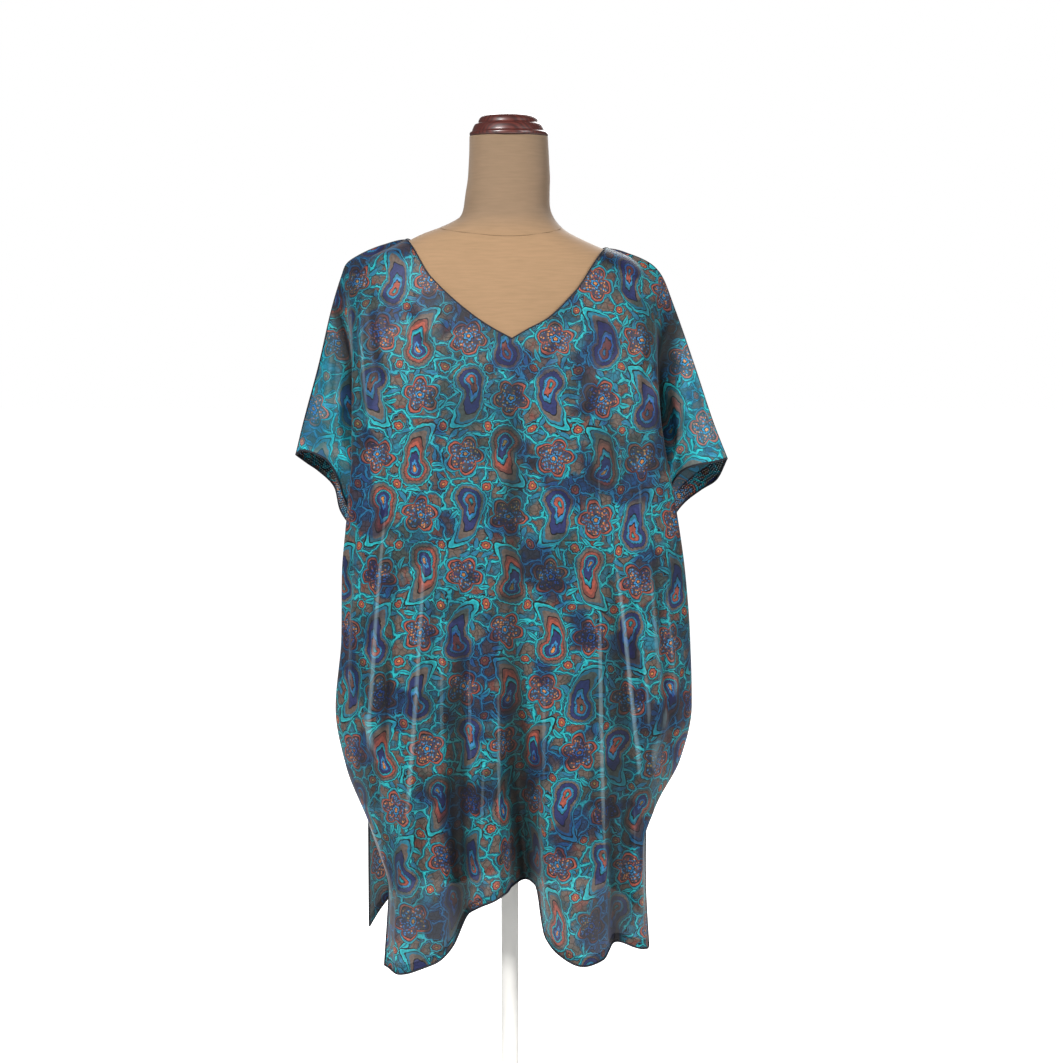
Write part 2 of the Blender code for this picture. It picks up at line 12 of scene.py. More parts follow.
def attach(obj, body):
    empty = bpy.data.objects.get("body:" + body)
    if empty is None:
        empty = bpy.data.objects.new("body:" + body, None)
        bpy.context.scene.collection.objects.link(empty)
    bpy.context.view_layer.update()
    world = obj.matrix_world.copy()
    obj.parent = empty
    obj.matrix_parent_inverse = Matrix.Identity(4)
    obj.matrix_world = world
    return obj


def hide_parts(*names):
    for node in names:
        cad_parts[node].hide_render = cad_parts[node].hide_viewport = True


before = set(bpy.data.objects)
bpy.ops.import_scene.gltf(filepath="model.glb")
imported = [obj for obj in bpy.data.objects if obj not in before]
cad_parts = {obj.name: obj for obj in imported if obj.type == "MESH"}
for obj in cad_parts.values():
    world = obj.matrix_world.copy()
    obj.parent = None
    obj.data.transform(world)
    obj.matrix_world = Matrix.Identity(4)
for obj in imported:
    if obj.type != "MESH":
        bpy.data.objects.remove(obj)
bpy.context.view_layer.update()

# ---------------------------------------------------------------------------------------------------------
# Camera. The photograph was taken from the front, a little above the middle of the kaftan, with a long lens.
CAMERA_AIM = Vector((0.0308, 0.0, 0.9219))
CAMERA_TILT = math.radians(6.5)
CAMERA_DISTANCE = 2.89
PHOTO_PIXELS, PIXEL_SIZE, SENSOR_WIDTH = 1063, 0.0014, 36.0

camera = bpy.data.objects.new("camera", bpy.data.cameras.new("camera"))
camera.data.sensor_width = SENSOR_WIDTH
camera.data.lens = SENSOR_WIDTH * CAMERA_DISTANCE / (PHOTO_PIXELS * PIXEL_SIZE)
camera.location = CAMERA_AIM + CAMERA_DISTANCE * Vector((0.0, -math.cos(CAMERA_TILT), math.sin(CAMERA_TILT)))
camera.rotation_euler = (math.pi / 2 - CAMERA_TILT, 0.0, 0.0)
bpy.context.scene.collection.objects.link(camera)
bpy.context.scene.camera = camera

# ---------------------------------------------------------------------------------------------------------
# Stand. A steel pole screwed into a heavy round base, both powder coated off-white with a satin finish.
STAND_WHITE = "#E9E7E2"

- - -

* JOB:
From the listing above, collect each line in which the string "Identity" appears.

* REPLY TO THE TASK:
    obj.matrix_parent_inverse = Matrix.Identity(4)
    obj.matrix_world = Matrix.Identity(4)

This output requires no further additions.